The lawsuit, filed on behalf of four plaintiffs Wednesday in U.S. District Court for the District of Columbia by attorneys for the American Center for Law and Justice, was first reported Thursday by the Washington Times. It names the Archives and its acting administrator, Debra Steidel Wall, as defendants.

Neither lead attorney Jay Alan Sekulow, who served on former president Donald Trump’s legal team during his first impeachment trial, nor others from the American Center for Law and Justice responded to requests for an interview.

The complaint says antiabortion advocates felt singled out because of their conservative political and religious views. L.R. said that when she went into the Archives’ gift shop, she observed at least three Archives employees confronting other visitors about their antiabortion messages, although she also saw that items such as rainbow-colored gay rights pins and T-shirts were on sale.

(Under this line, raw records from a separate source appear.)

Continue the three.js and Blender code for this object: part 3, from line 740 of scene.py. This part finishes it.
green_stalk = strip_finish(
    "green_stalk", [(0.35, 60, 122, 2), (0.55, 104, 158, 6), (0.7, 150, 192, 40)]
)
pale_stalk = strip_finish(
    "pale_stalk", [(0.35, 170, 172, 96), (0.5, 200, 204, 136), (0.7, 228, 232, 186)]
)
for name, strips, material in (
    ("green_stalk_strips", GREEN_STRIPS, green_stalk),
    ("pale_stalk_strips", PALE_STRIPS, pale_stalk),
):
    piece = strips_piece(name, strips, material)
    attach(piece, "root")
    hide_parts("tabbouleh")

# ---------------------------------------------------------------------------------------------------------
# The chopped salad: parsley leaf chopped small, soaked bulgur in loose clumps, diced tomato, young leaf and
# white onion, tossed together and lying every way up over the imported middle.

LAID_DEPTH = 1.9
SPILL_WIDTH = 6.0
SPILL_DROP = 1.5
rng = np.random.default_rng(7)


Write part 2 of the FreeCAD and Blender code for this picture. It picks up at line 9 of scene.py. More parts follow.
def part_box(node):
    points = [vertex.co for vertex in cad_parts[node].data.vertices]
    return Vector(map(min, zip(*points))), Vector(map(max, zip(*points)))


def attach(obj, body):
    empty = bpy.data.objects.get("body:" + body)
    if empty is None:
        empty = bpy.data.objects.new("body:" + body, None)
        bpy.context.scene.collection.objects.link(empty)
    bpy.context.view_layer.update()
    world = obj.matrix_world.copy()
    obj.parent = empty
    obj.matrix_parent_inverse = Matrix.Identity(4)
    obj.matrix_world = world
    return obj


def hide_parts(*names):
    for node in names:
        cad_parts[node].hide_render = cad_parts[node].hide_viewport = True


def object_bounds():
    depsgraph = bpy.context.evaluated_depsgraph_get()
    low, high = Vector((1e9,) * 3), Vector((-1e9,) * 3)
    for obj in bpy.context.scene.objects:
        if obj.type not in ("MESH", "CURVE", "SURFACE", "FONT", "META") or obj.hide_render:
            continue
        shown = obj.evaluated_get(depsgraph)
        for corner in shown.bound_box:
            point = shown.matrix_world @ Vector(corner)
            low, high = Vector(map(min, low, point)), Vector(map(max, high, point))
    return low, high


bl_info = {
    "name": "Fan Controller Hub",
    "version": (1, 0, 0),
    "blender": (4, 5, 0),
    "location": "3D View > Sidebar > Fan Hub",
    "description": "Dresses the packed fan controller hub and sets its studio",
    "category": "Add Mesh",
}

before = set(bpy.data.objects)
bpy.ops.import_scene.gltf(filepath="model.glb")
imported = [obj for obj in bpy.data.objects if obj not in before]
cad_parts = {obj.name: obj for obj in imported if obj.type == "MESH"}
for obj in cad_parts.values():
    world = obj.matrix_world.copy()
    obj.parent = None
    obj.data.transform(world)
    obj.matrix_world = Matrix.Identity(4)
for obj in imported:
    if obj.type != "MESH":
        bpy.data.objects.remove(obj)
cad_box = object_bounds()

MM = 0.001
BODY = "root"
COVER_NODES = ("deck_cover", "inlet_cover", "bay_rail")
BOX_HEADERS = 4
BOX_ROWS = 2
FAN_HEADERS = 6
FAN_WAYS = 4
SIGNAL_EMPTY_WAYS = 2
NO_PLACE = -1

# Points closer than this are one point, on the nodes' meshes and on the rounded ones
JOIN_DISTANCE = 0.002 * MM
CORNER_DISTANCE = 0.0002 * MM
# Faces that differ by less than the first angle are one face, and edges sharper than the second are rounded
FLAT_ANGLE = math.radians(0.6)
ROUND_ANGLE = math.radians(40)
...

By chance, L.R. and members of her Catholic school group visited the Archives at the same time that other antiabortion demonstrators entered the building to view the Constitution and Bill of Rights and ran into similar trouble with security guards, the complaint says.

Wendilee Walpole Lassiter, a Virginia resident who was visiting the Archives with a group of about eight fellow students from the Liberty University School of Law, was allegedly denied admittance unless she removed her black sweatshirt that read, “I AM THE POST-ROE GENERATION: LAW STUDENTS FOR LIFE.”

“I can’t come in here unless I take my sweatshirt off?” she asked, according to the complaint.

“No, you can’t,” a guard allegedly responded. The complaint says another guard told her: “You have to take your shirt off. Your shirt will incite others” and “cause a disturbance.”

Lassiter, too, complied. The complaint says she saw other visitors wearing T-shirts reading “My Body My Choice,” and “Pro-Choice” who appeared not to have been approached by security guards about their own political messages.

The litigation seeks unspecified damages and remedial measures such as training for security to ensure that the agency does not engage in viewpoint discrimination that violates people’s constitutional rights.